◆ DIRECTIONS:
Quote, without change, all of the lines that follow.

─── DATA

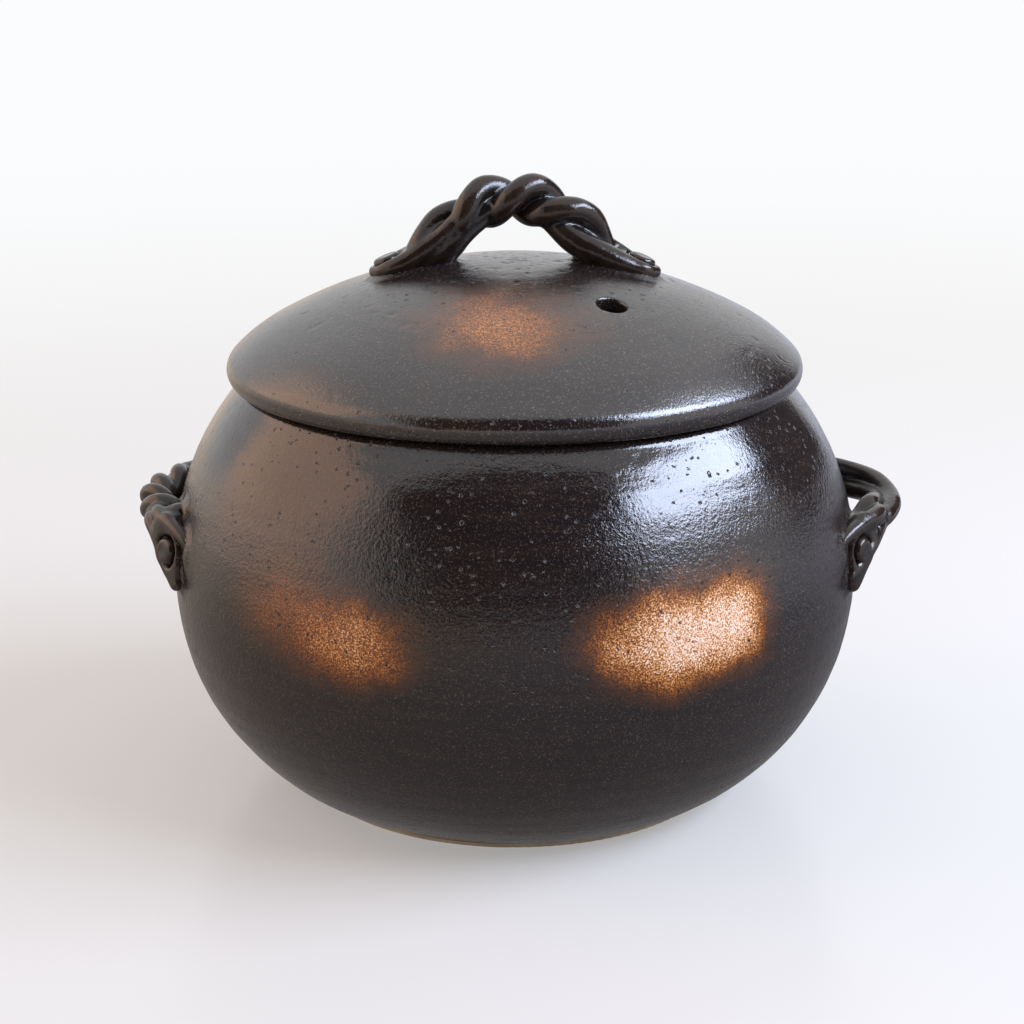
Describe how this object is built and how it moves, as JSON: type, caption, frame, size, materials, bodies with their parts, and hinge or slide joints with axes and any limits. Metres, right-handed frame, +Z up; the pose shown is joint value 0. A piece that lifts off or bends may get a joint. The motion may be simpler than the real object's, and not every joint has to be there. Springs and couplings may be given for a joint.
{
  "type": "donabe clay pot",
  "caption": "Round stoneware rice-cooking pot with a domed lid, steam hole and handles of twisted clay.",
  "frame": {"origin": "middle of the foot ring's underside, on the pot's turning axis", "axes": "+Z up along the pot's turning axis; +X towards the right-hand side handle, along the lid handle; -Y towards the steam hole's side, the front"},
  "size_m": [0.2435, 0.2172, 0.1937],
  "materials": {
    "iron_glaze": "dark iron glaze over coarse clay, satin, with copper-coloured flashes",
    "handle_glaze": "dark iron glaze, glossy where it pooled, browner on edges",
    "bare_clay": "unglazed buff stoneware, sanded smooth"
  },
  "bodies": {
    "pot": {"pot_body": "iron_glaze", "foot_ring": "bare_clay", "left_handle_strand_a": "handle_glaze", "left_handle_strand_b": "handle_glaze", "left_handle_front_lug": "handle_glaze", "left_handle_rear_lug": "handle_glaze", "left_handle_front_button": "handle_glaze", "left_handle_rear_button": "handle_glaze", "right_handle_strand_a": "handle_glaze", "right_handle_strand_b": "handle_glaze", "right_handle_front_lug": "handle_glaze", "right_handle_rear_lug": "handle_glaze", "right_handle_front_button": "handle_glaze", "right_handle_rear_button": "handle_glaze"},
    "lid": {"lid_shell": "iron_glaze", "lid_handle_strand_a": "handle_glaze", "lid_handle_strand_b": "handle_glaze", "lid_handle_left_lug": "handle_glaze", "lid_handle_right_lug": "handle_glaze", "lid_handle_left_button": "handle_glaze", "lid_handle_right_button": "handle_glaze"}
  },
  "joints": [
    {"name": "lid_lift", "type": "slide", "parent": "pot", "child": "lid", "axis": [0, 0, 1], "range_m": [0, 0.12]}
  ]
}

──────

◆ FINISHED TASK:
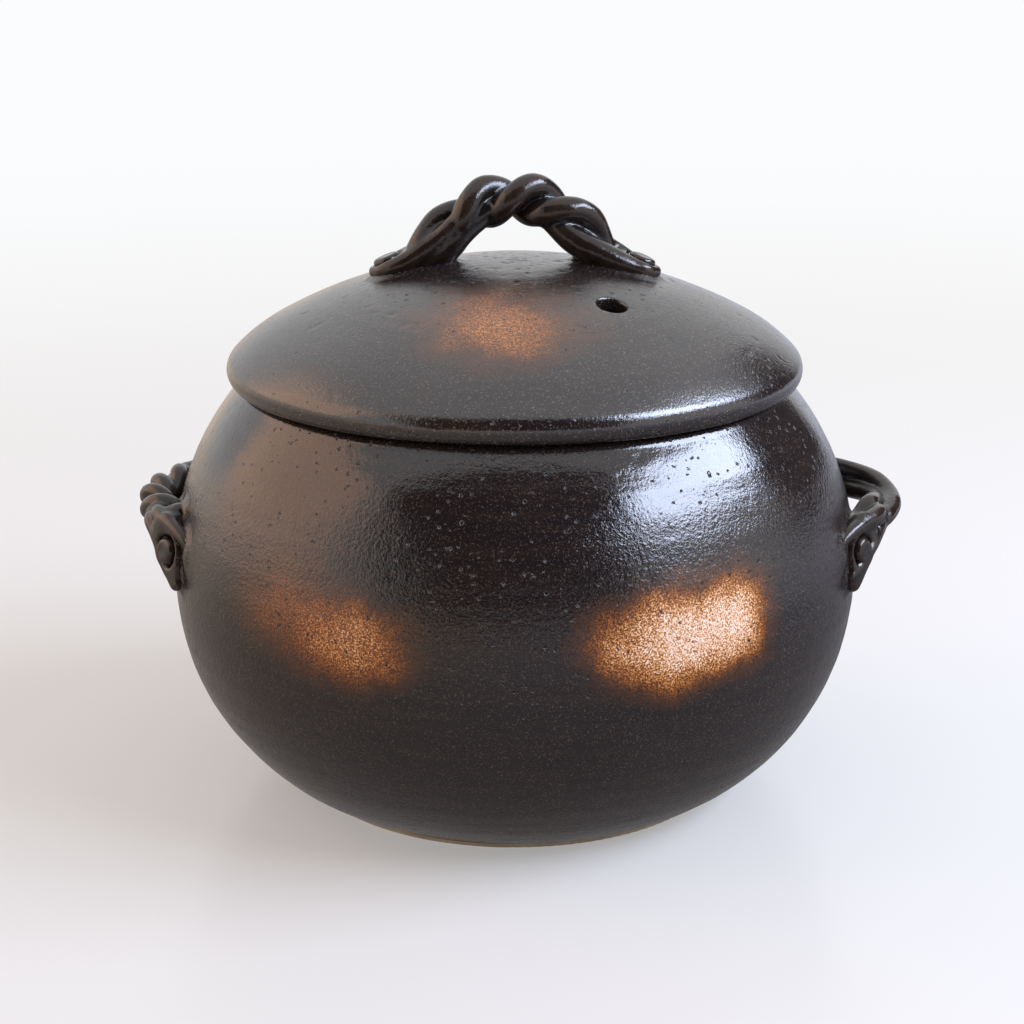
Describe how this object is built and how it moves, as JSON: type, caption, frame, size, materials, bodies with their parts, and hinge or slide joints with axes and any limits. Metres, right-handed frame, +Z up; the pose shown is joint value 0. A piece that lifts off or bends may get a joint. The motion may be simpler than the real object's, and not every joint has to be there. Springs and couplings may be given for a joint.
{
  "type": "donabe clay pot",
  "caption": "Round stoneware rice-cooking pot with a domed lid, steam hole and handles of twisted clay.",
  "frame": {"origin": "middle of the foot ring's underside, on the pot's turning axis", "axes": "+Z up along the pot's turning axis; +X towards the right-hand side handle, along the lid handle; -Y towards the steam hole's side, the front"},
  "size_m": [0.2435, 0.2172, 0.1937],
  "materials": {
    "iron_glaze": "dark iron glaze over coarse clay, satin, with copper-coloured flashes",
    "handle_glaze": "dark iron glaze, glossy where it pooled, browner on edges",
    "bare_clay": "unglazed buff stoneware, sanded smooth"
  },
  "bodies": {
    "pot": {"pot_body": "iron_glaze", "foot_ring": "bare_clay", "left_handle_strand_a": "handle_glaze", "left_handle_strand_b": "handle_glaze", "left_handle_front_lug": "handle_glaze", "left_handle_rear_lug": "handle_glaze", "left_handle_front_button": "handle_glaze", "left_handle_rear_button": "handle_glaze", "right_handle_strand_a": "handle_glaze", "right_handle_strand_b": "handle_glaze", "right_handle_front_lug": "handle_glaze", "right_handle_rear_lug": "handle_glaze", "right_handle_front_button": "handle_glaze", "right_handle_rear_button": "handle_glaze"},
    "lid": {"lid_shell": "iron_glaze", "lid_handle_strand_a": "handle_glaze", "lid_handle_strand_b": "handle_glaze", "lid_handle_left_lug": "handle_glaze", "lid_handle_right_lug": "handle_glaze", "lid_handle_left_button": "handle_glaze", "lid_handle_right_button": "handle_glaze"}
  },
  "joints": [
    {"name": "lid_lift", "type": "slide", "parent": "pot", "child": "lid", "axis": [0, 0, 1], "range_m": [0, 0.12]}
  ]
}